**Task**
Copy out each line of the material in which the word "parts" appears.
— begin —
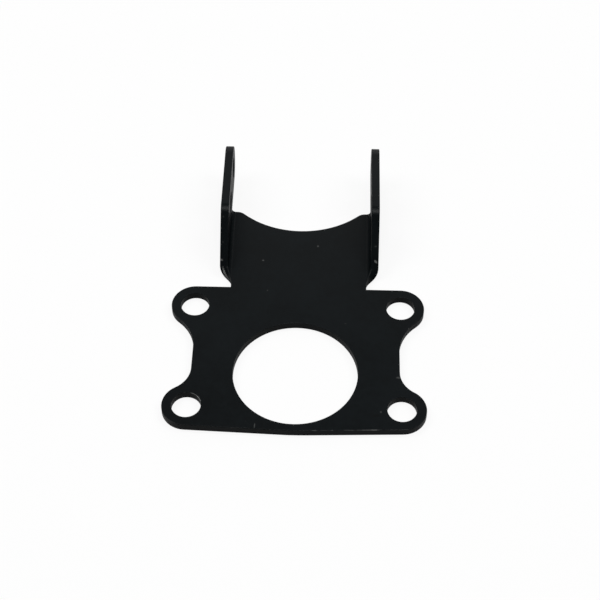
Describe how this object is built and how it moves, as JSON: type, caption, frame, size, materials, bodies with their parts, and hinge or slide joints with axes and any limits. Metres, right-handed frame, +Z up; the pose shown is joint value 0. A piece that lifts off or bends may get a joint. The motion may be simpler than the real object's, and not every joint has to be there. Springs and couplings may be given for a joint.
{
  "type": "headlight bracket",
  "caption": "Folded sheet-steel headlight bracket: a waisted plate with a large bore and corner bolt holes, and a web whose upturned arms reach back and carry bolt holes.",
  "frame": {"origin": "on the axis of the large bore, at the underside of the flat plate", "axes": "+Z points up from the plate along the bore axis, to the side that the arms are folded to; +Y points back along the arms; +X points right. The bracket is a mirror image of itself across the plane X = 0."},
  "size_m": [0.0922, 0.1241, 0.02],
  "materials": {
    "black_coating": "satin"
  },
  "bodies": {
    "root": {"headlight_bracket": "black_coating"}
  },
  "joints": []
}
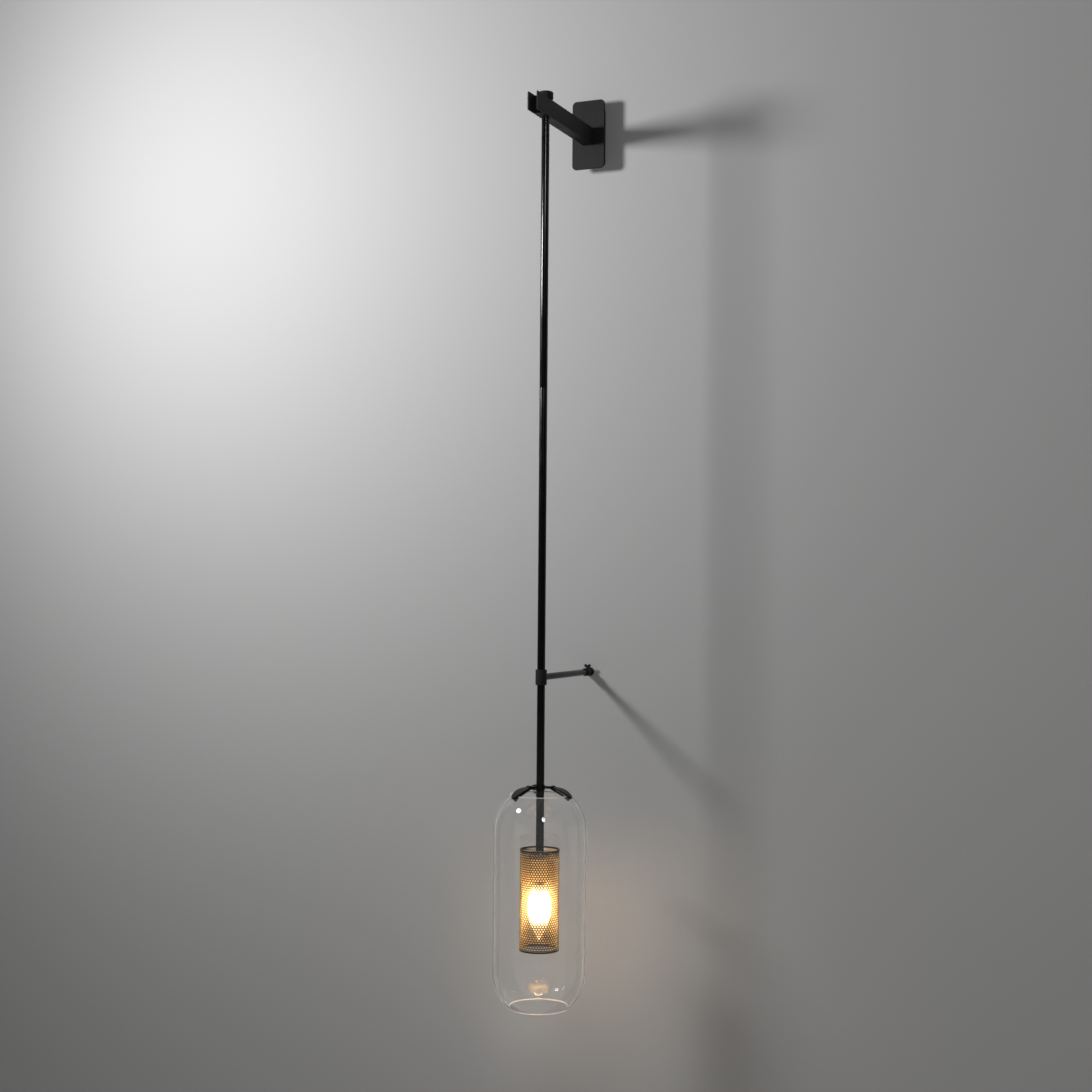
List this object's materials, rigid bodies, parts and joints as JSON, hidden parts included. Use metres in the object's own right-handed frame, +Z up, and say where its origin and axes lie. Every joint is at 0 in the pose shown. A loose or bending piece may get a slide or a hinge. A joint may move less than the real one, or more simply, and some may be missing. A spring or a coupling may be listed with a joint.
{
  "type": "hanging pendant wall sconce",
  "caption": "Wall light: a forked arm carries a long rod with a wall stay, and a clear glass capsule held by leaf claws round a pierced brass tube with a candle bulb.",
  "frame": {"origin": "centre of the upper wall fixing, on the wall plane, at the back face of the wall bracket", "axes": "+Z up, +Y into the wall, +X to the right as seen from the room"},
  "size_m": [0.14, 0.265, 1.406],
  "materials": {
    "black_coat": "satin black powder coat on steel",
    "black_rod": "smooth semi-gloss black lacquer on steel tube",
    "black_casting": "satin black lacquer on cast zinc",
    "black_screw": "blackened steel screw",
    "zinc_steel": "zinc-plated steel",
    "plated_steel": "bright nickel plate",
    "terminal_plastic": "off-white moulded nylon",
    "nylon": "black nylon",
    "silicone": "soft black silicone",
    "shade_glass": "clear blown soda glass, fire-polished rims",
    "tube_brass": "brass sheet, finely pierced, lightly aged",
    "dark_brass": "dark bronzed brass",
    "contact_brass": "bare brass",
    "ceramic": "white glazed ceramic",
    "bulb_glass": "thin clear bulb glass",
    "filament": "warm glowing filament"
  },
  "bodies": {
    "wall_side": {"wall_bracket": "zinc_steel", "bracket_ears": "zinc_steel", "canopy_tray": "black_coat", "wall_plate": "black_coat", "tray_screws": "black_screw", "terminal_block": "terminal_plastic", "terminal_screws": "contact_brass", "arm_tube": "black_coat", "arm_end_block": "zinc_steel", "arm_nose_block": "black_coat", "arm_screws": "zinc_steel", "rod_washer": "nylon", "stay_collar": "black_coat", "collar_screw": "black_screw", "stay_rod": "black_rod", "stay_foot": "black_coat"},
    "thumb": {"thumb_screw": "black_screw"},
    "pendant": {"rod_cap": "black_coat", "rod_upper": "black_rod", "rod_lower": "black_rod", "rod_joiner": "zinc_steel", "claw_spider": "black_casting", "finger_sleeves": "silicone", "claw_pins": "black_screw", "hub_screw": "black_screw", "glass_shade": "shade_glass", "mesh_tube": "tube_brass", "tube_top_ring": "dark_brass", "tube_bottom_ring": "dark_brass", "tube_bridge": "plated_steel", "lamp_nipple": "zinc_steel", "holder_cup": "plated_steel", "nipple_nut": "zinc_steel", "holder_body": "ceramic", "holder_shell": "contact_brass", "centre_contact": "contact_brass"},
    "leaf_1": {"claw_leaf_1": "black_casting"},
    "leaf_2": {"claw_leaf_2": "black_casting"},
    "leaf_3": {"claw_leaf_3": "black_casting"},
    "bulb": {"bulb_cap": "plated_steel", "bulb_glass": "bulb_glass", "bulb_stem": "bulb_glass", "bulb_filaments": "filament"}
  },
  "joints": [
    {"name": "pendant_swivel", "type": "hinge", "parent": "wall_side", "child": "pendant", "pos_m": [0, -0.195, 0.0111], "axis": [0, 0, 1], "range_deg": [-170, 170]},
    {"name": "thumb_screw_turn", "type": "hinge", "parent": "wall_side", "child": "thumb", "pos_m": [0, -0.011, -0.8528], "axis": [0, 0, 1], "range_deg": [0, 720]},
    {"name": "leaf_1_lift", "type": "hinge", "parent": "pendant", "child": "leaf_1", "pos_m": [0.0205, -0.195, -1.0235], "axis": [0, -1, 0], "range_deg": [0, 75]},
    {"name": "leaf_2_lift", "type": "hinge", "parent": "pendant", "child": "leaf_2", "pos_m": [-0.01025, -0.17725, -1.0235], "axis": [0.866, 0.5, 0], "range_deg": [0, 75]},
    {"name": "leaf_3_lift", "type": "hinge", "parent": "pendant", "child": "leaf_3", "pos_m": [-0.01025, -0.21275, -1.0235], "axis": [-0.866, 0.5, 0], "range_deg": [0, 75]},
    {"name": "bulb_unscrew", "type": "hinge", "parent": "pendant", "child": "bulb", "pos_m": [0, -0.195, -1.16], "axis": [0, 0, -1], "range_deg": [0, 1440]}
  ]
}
— end —
— begin —
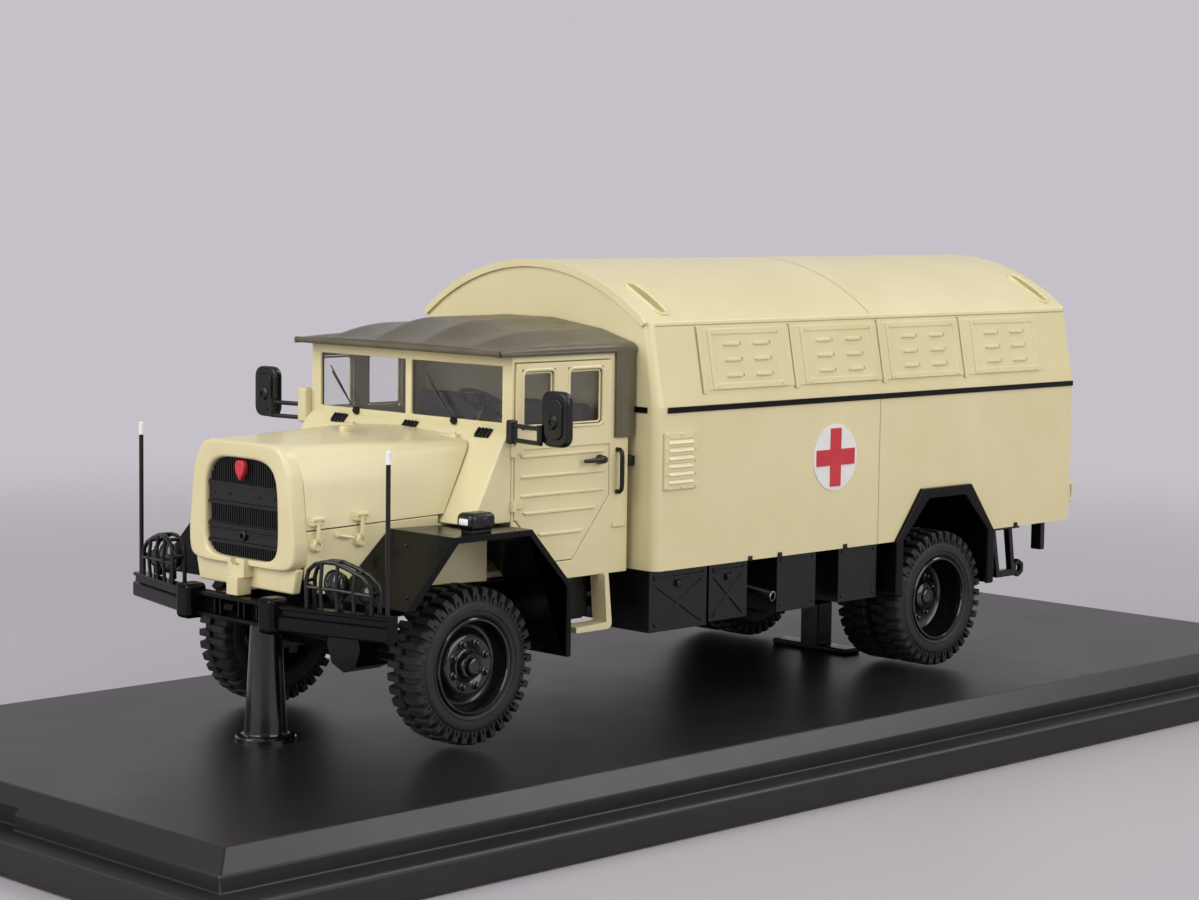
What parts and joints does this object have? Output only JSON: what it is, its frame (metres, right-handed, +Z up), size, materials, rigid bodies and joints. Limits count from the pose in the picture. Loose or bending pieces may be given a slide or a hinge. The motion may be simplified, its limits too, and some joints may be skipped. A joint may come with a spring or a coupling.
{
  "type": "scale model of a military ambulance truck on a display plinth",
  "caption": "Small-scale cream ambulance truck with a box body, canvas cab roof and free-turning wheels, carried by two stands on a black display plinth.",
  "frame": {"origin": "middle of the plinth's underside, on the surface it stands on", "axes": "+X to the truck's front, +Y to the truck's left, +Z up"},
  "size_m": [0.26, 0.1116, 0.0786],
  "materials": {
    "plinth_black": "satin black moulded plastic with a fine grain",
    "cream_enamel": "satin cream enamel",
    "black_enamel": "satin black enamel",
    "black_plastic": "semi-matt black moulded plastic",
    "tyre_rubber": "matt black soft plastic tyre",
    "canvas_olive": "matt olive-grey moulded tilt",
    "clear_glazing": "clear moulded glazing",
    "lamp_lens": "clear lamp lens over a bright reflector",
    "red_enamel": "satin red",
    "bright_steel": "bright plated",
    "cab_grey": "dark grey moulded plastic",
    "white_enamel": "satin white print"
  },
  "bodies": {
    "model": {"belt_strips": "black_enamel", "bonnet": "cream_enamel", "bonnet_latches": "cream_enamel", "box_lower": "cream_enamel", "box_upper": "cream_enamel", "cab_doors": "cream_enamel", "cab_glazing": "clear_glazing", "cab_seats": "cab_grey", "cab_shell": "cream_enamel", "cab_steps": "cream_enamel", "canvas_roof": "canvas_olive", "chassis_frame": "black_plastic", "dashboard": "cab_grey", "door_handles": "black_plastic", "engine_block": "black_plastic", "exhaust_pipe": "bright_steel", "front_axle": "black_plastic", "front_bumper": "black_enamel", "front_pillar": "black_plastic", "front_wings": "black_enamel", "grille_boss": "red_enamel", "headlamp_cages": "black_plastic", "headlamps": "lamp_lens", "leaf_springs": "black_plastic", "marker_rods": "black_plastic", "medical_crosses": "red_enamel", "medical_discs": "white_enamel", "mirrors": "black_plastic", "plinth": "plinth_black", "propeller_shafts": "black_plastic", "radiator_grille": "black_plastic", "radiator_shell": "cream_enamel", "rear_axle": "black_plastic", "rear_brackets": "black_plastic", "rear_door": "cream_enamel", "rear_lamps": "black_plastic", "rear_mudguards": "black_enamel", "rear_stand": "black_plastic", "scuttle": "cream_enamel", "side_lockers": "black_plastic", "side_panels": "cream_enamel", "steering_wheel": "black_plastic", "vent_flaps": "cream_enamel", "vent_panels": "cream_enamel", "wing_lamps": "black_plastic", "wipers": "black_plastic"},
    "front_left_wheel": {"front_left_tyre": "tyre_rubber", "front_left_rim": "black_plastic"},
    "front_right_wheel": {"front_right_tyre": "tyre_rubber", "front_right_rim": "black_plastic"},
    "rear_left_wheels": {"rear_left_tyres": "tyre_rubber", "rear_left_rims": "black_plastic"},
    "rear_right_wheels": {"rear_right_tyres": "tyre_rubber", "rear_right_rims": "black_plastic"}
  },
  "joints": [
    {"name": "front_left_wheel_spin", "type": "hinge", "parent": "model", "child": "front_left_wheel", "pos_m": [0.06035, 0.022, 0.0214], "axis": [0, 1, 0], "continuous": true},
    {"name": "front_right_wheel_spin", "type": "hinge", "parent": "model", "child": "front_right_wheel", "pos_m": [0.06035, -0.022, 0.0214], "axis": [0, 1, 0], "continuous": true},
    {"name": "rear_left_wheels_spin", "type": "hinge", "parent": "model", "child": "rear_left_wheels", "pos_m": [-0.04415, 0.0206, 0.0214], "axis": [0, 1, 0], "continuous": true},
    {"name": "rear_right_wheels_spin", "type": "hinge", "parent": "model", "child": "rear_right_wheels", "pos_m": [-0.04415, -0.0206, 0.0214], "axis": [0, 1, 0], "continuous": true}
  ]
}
— end —
**Completed task**
Describe how this object is built and how it moves, as JSON: type, caption, frame, size, materials, bodies with their parts, and hinge or slide joints with axes and any limits. Metres, right-handed frame, +Z up; the pose shown is joint value 0. A piece that lifts off or bends may get a joint. The motion may be simpler than the real object's, and not every joint has to be there. Springs and couplings may be given for a joint.
List this object's materials, rigid bodies, parts and joints as JSON, hidden parts included. Use metres in the object's own right-handed frame, +Z up, and say where its origin and axes lie. Every joint is at 0 in the pose shown. A loose or bending piece may get a slide or a hinge. A joint may move less than the real one, or more simply, and some may be missing. A spring or a coupling may be listed with a joint.
What parts and joints does this object have? Output only JSON: what it is, its frame (metres, right-handed, +Z up), size, materials, rigid bodies and joints. Limits count from the pose in the picture. Loose or bending pieces may be given a slide or a hinge. The motion may be simplified, its limits too, and some joints may be skipped. A joint may come with a spring or a coupling.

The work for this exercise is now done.